The presence of Castor Crakhno, a character alluding to Nestor Makhno - a founding father of the anarchist movement - presents the possibility of commentary on either the Russian revolution or some episode of equivalent vintage, as does King Maxim - Maxim being short for Maximilian, because I'm sure there was an historical Maximilian in there somewhere; but it's either way above my head or I'm simply spotting patterns which probably aren't there. The novel seems to be about free will - possibly - in how it may relate to the transcendence of the material plane 'n' stuff.


'You fool, there is no freedom,' Peredan chuckled. 'The material universe is a trap whose meshes we cannot escape, however much we try. Throughout history men have held such ideas as you have belatedly discovered, due to some fastidious aversion you appear to have.
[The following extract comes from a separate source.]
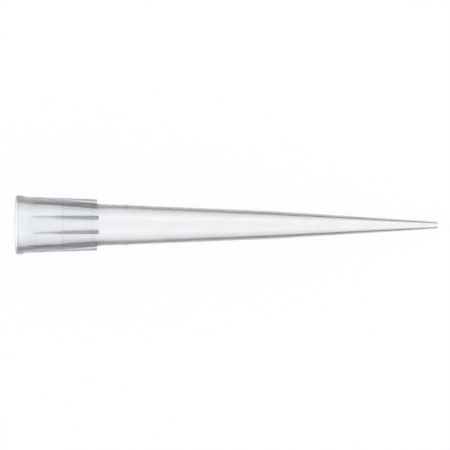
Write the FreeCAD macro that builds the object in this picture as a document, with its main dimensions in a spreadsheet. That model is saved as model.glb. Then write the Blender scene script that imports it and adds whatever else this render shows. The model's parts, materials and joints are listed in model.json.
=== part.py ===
"""Pipette tip, 200 microlitre class: one injection-moulded polypropylene piece.

The tip is drawn about its own axis, which is the local X axis: the mouth that pushes on to the
pipette is at X = 0 and the orifice is at X = tip_length. One profile is revolved for the lip, the
collar, the graduation ring, the two tapers and the bore. Ten wedge-shaped fins stand on the collar.

The finished piece is then laid on the table the way it comes to rest: on the rear edge of its lip
and on the rim of the orifice, with the gap between two fins straight down. The frame is +Z up, +X
from the mouth to the orifice, with the origin on the table under the middle of the piece.
All sizes are in millimetres.
"""
import FreeCAD, Part
import Sketcher
import os

DOCUMENT_NAME = "PipetteTip"
SHEET_NAME = "Sizes"
NODE_NAME = "pipette_tip"
SAME_EDGE = 0.001  # how near an edge has to be to the place where it is looked for

# (alias, value, what it is)
DRIVING_SIZES = [
    ("tip_length", "51.0", "mouth to orifice, along the axis"),
    # the bore, from the mouth to the orifice
    ("socket_radius", "2.54", "cylindrical sealing land that grips the pipette"),
    ("mouth_flare", "0.34", "how much wider than the land the bore is at the mouth"),
    ("lead_in_length", "2.40", "mouth to the start of the sealing land"),
    ("socket_depth", "5.46", "mouth to the end of the sealing land"),
    ("socket_step", "0.12", "step down at the end of the sealing land"),
    ("chamber_narrowing", "0.07", "how much the bore closes from the land to the throat"),
    ("throat_lead", "0.82", "start of the throat to the end of the collar"),
    ("throat_length", "1.50", "length of the cone that narrows the bore"),
    ("throat_narrowing", "0.29", "how much the bore closes along the throat"),
    ("ring_narrowing", "0.04", "how much it closes from there to the graduation ring"),
    ("knee_bore_radius", "1.29", "bore where the taper gets steeper"),
    ("orifice_radius", "0.24", "bore at the orifice"),
    # walls
    ("shoulder_wall", "0.46", "wall where the body leaves the collar"),
    ("ring_wall_above", "0.395", "wall on the collar side of the graduation ring"),
    ("ring_wall_below", "0.352", "wall on the orifice side of the graduation ring"),
    ("knee_wall", "0.40", "wall where the taper gets steeper"),
    ("orifice_wall", "0.19", "wall at the orifice"),
    # lip
    ("lip_wall", "0.66", "wall of the lip at the mouth"),
    ("lip_width", "0.79", "width of the lip along the axis"),
    ("lip_step", "0.12", "how far the lip stands out of the collar"),
    ("lip_round", "0.05", "radius of the lip's two outer edges"),
    ("mouth_round", "0.03", "radius of the mouth's inner edge"),
    # collar and its fins
    ("collar_length", "9.72", "mouth to the end of the collar"),
    ("collar_step", "0.06", "how far the end of the collar stands out of the body"),
    ("fin_count", "10", "fins around the collar"),
    ("fin_start", "0.90", "mouth to the start of the fins"),
    ("fin_sink", "0.03", "how far the crest lies under the collar where a fin starts"),
    ("fin_height", "0.47", "height of a fin at the end of the collar"),
    ("fin_start_width", "0.18", "thickness of a fin where it starts"),
    ("fin_end_width", "0.34", "thickness of a fin at the end of the collar"),
    ("fin_bevel", "0.05", "bevel along the two edges of a crest"),
    # graduation ring and knee
    ("ring_distance", "3.23", "end of the collar to the graduation ring"),
    ("ring_width", "0.10", "width of the ring's crest"),
    ("ring_flank", "0.30", "length of each flank of the ring"),
    ("ring_height", "0.047", "height of the ring"),
    ("ring_round", "0.25", "radius that softens the ring's crest and feet"),
    ("knee_distance", "20.40", "knee to the orifice"),
]


def lip_tilt_rule(along, radius):
    """Formula for the tilt when the lip's rear rounding and a rear point both touch the table."""
    drop = f"(lip_radius - lip_round - {radius})"
    reach = f"({along} - lip_width + lip_round)"
    return f"=atan({drop} / {reach}) + asin(lip_round / sqrt({drop} ^ 2 + {reach} ^ 2))"


def fin_tilt_rule(along, radius):
    """Formula for the tilt when the ends of two fins and a rear point both touch the table."""
    return f"=atan((fin_depth - {radius}) / ({along} - collar_length))"


# (alias, formula, what it is); a formula may use the aliases above it
DERIVED_SIZES = [
    ("mouth_radius", "=socket_radius + mouth_flare", "bore at the mouth"),
    ("lip_radius", "=mouth_radius + lip_wall", "outside of the lip"),
    ("collar_start_radius", "=lip_radius - lip_step", "collar behind the lip"),
    ("chamber_radius", "=socket_radius - socket_step", "bore past the sealing land"),
    ("throat_start", "=collar_length - throat_lead", "mouth to the throat"),
    ("throat_start_radius", "=chamber_radius - chamber_narrowing", "bore at the throat"),
    ("throat_end", "=throat_start + throat_length", "mouth to the end of the throat"),
    ("throat_radius", "=throat_start_radius - throat_narrowing", "bore past the throat"),
    ("ring_bore_radius", "=throat_radius - ring_narrowing", "bore under the ring"),
    ("shoulder_radius", "=throat_radius + shoulder_wall", "body at the collar"),
    ("collar_end_radius", "=shoulder_radius + collar_step", "collar at its end"),
    ("ring_start", "=collar_length + ring_distance", "mouth to the ring"),
    ("ring_crest_start", "=ring_start + ring_flank", "mouth to the ring's crest"),
    ("ring_crest_end", "=ring_crest_start + ring_width", "far side of the crest"),
    ("ring_end", "=ring_crest_end + ring_flank", "mouth to the far side of the ring"),
    ("ring_above_radius", "=ring_bore_radius + ring_wall_above", "body before the ring"),
    ("ring_below_radius", "=ring_bore_radius + ring_wall_below", "body after the ring"),
    ("ring_radius", "=ring_above_radius + ring_height", "crest of the ring"),
    ("knee_position", "=tip_length - knee_distance", "mouth to the knee"),
    ("knee_radius", "=knee_bore_radius + knee_wall", "outside of the knee"),
    ("orifice_rim_radius", "=orifice_radius + orifice_wall", "outside of the orifice"),
    # the fins' two end sections
    ("collar_slope", "=(collar_start_radius - collar_end_radius) / (collar_length - lip_width)",
     "fall of the collar's surface for each millimetre"),
    ("fin_start_collar", "=collar_start_radius - collar_slope * (fin_start - lip_width)",
     "collar where a fin starts"),
    ("fin_start_crest", "=fin_start_collar - fin_sink", "crest where a fin starts"),
    ("fin_start_bore", "=mouth_radius - (mouth_radius - socket_radius) * fin_start / lead_in_length",
     "bore where a fin starts"),
    ("fin_start_root", "=(fin_start_collar + fin_start_bore) / 2", "root, inside the wall"),
    ("fin_end_crest", "=collar_end_radius + fin_height", "crest at the end of the collar"),
    ("fin_end_root", "=shoulder_radius - shoulder_wall / 3", "root, inside the wall"),
    ("fin_turn", "=180 / fin_count", "degrees from straight up to the first fin"),
    # how it lies: the front end is down on the lip or on two fins, the rear on the knee or the rim
    ("fin_depth", "=fin_end_crest * cos(fin_turn * 1 deg)"
     " + (fin_end_width / 2 - fin_bevel) * sin(fin_turn * 1 deg)",
     "axis to the lowest corners of the two lowest fins"),
    ("lip_rim_tilt", lip_tilt_rule("tip_length", "orifice_rim_radius"), "tilt on lip and rim"),
    ("lip_knee_tilt", lip_tilt_rule("knee_position", "knee_radius"), "tilt on lip and knee"),
    ("fin_rim_tilt", fin_tilt_rule("tip_length", "orifice_rim_radius"), "tilt on fins and rim"),
    ("fin_knee_tilt", fin_tilt_rule("knee_position", "knee_radius"), "tilt on fins and knee"),
    ("rim_tilt", "=max(lip_rim_tilt; fin_rim_tilt)", "tilt if the rim is down"),
    ("knee_tilt", "=max(lip_knee_tilt; fin_knee_tilt)", "tilt if the knee is down"),
    ("lie_tilt", "=min(rim_tilt; knee_tilt)", "tilt of the axis as it lies"),
    ("lie_height", "=max(tip_length * sin(lie_tilt) + orifice_rim_radius * cos(lie_tilt);"
     " knee_position * sin(lie_tilt) + knee_radius * cos(lie_tilt))",
     "height of the mouth's centre over the table"),
    ("mouth_overhang", "=(lip_radius - lip_round) * sin(lie_tilt) + lip_round - lip_round * cos(lie_tilt)",
     "how far the lip's lowest edge reaches behind the mouth's centre"),
    ("orifice_reach", "=tip_length * cos(lie_tilt) + orifice_rim_radius * sin(lie_tilt)",
     "how far the orifice's rim reaches ahead of the mouth's centre"),
    ("lie_shift", "=(mouth_overhang - orifice_reach) / 2", "mouth's centre along X"),
]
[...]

But the universe always mocks at these ideas. It always has something more strange, more monstrous than we can deal with—such as the Patch.'



Bayley's novels always seem to be spun upon a single and cinematically weird element - sentient hosiery, war waged between different eras, funny animals piloting spaceships or whatever. In Annihilation Factor it's the Patch, a vast presumably sentient field which moves through space devouring everything in its path. The Patch turns out to be something akin to Phil Purser-Hallard's City of the Saved but spends most of the novel as some remote nihilist force feared from afar - one which can be controlled by masturbation; despite which Bayley still doesn't quite manage to achieve escape velocity with this one.

It may be that I wasted too much time trying to decode Castor Crakhno, leader of a nihilist anarchist movement called Death to Life, which doesn't really work for me because the two tendencies would appear to contradict one another, at least here, and Death to Life sounds a little too close to a Two Ronnies take on placard waving revolutionary politics - Down With Knickers and that sort of thing. Also, the novel is so bogged down with endless exposition of one form or another that it becomes difficult to keep track of who is who and what's happening. It all pulls together in the end as we discover what the Patch is supposed to be, but it's a satisfying ending to an otherwise underwhelming, if mercifully short, novel. I still say Bayley was one of the greats, but Annihilation Factor isn't one I'd put forward in support of the argument, which is a pity because it should have been, given what it tries to do.